The political potential of this line reaches its emotional culmination with the listing for Greycroft Stone Circle in Cumbria. The main photograph shows that the owner of the land has ploughed the field to within a couple of inches of the stones. The inset picture shows the scene from the opposite angle, revealing the circle to be no more than 400 yards from the stacks of Sellafield nuclear power station. It becomes almost impossible to believe that the visual similarity between the ancient stones and Sellafield's squat grey chimneys is a mere accident of juxtaposition.
Such moments, however, are not sustained under the pressure of Cope's insistence upon finding transcendence at each of the sites, unquestionably beautiful though they are. The author is then left with the problem of communicating the transcendence to the reader. Cope appears to be caught between observation and participation. Perhaps the most telling portion of the Cope myth concerns his presence at the poll tax riots in Trafalgar Square. Cope himself, according to the story, did not take part in the demonstration, but wandered through it unmolested, dressed as a fairy-tale giant, neither quite observer nor detached.
The tension between observation and participation is elegantly captured in the title of this book. After all, the antiquarian cannot help but be modern.

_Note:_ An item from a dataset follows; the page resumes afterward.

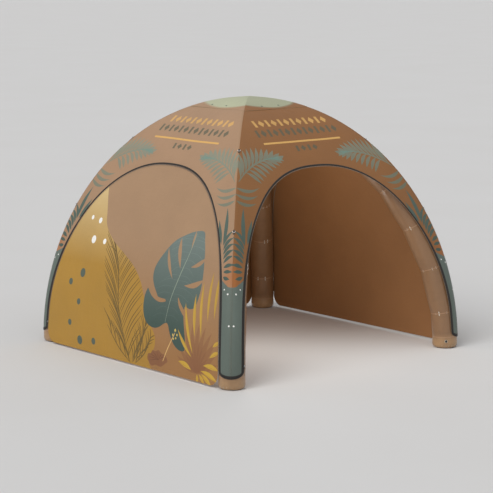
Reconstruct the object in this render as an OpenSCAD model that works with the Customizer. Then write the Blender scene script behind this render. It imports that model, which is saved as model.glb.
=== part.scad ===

The Modern Antiquarian, if it indicates anything, shows how Cope insists upon recreating the ancient stones and their ambiguous markings according to a thoroughly modern system. Even his dating conventions illustrate this. Ancient dates are given as BCE (Before the Christian Era). Dates in recent history are recorded conventionally, except when we reach the 1990s, when the suffix CE (Christian Era) is adopted. These, the dates of Cope's shamanic progress through Britain, are the most important in the book, and it is these modern days, these days of the New Age, that are the most important in its chronology.